## Written problem
Extract the listing in its entirety, keeping each line identical to the original.

## Data block
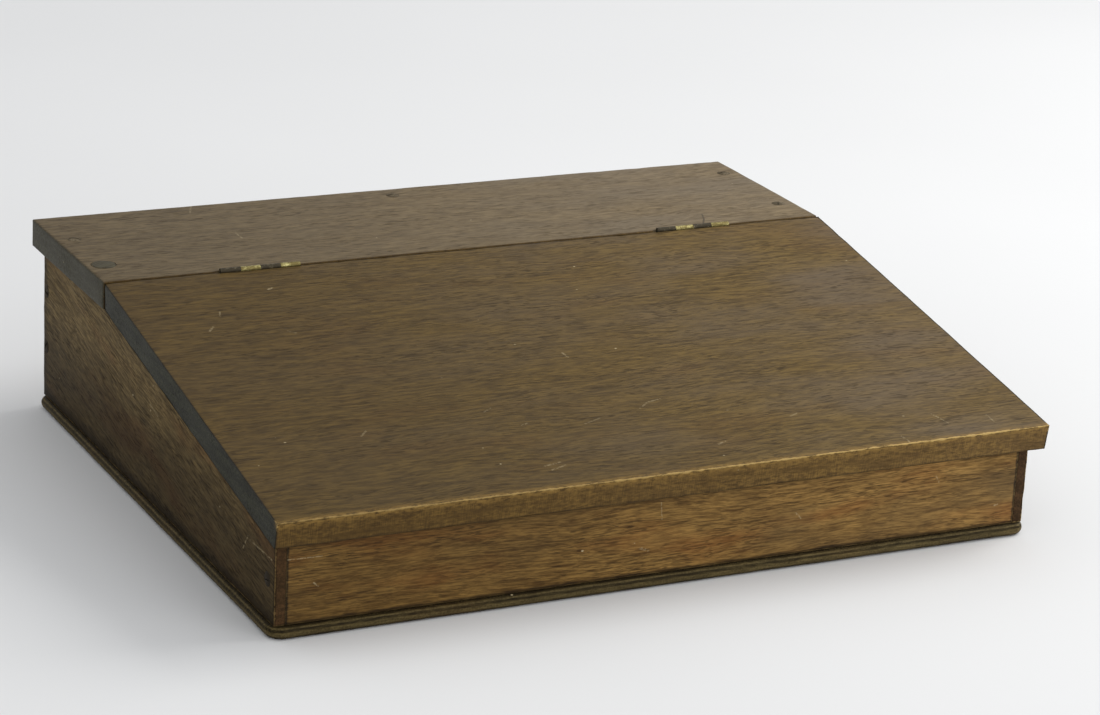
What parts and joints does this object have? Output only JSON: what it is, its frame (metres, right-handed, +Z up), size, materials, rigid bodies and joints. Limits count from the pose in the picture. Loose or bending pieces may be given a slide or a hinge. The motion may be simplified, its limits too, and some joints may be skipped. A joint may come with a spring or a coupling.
{
  "type": "slant-top writing box",
  "caption": "Slant-top wooden writing box with a level ledge at the back, a sloping lid on small brass butt hinges, and a rounded base board.",
  "frame": {"origin": "on the table, under the middle of the whole box's footprint", "axes": "+X along the width, to the right for someone at the low front side; +Y from the low front to the tall back; +Z up"},
  "size_m": [0.463, 0.3936, 0.1167],
  "materials": {
    "lid_wood": "worn satin varnish on open-pored brown wood",
    "ledge_wood": "worn greyish satin varnish on open-pored brown wood",
    "front_wood": "worn satin varnish on warm brown wood",
    "side_wood": "dull, grimy varnish on dark brown wood",
    "base_wood": "dark, rubbed, grimy edge",
    "plug_wood": "grey end grain, worn flush",
    "dark_screw": "blackened steel, rubbed",
    "bright_brass": "rubbed bright brass",
    "tarnished_brass": "dark tarnished brass"
  },
  "bodies": {
    "case": {"base_board": "base_wood", "front_panel": "front_wood", "back_panel": "front_wood", "side_panel_left": "side_wood", "side_panel_right": "side_wood", "ledge_board": "ledge_wood", "ledge_screws": "dark_screw", "ledge_plug": "plug_wood", "side_screws_left": "dark_screw", "side_screws_right": "dark_screw", "base_screws": "dark_screw", "hinge_left_ledge_leaf": "tarnished_brass", "hinge_left_pin": "tarnished_brass", "hinge_left_ledge_screws": "bright_brass", "hinge_right_ledge_leaf": "tarnished_brass", "hinge_right_pin": "tarnished_brass", "hinge_right_ledge_screws": "bright_brass"},
    "lid": {"lid_panel": "lid_wood", "hinge_left_lid_leaf": "bright_brass", "hinge_left_lid_screws": "bright_brass", "hinge_right_lid_leaf": "bright_brass", "hinge_right_lid_screws": "bright_brass"}
  },
  "joints": [
    {"name": "lid_hinge", "type": "hinge", "parent": "case", "child": "lid", "pos_m": [0, 0.068, 0.115], "axis": [-1, 0, 0], "range_deg": [0, 188]}
  ]
}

## Full solution
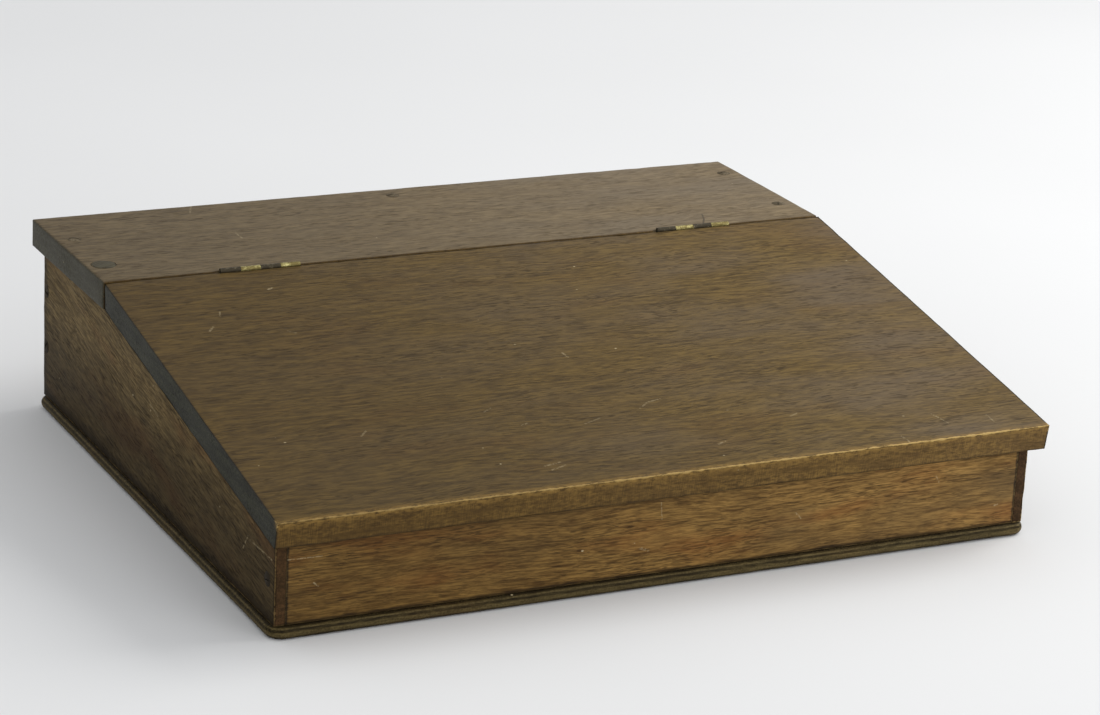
What parts and joints does this object have? Output only JSON: what it is, its frame (metres, right-handed, +Z up), size, materials, rigid bodies and joints. Limits count from the pose in the picture. Loose or bending pieces may be given a slide or a hinge. The motion may be simplified, its limits too, and some joints may be skipped. A joint may come with a spring or a coupling.
{
  "type": "slant-top writing box",
  "caption": "Slant-top wooden writing box with a level ledge at the back, a sloping lid on small brass butt hinges, and a rounded base board.",
  "frame": {"origin": "on the table, under the middle of the whole box's footprint", "axes": "+X along the width, to the right for someone at the low front side; +Y from the low front to the tall back; +Z up"},
  "size_m": [0.463, 0.3936, 0.1167],
  "materials": {
    "lid_wood": "worn satin varnish on open-pored brown wood",
    "ledge_wood": "worn greyish satin varnish on open-pored brown wood",
    "front_wood": "worn satin varnish on warm brown wood",
    "side_wood": "dull, grimy varnish on dark brown wood",
    "base_wood": "dark, rubbed, grimy edge",
    "plug_wood": "grey end grain, worn flush",
    "dark_screw": "blackened steel, rubbed",
    "bright_brass": "rubbed bright brass",
    "tarnished_brass": "dark tarnished brass"
  },
  "bodies": {
    "case": {"base_board": "base_wood", "front_panel": "front_wood", "back_panel": "front_wood", "side_panel_left": "side_wood", "side_panel_right": "side_wood", "ledge_board": "ledge_wood", "ledge_screws": "dark_screw", "ledge_plug": "plug_wood", "side_screws_left": "dark_screw", "side_screws_right": "dark_screw", "base_screws": "dark_screw", "hinge_left_ledge_leaf": "tarnished_brass", "hinge_left_pin": "tarnished_brass", "hinge_left_ledge_screws": "bright_brass", "hinge_right_ledge_leaf": "tarnished_brass", "hinge_right_pin": "tarnished_brass", "hinge_right_ledge_screws": "bright_brass"},
    "lid": {"lid_panel": "lid_wood", "hinge_left_lid_leaf": "bright_brass", "hinge_left_lid_screws": "bright_brass", "hinge_right_lid_leaf": "bright_brass", "hinge_right_lid_screws": "bright_brass"}
  },
  "joints": [
    {"name": "lid_hinge", "type": "hinge", "parent": "case", "child": "lid", "pos_m": [0, 0.068, 0.115], "axis": [-1, 0, 0], "range_deg": [0, 188]}
  ]
}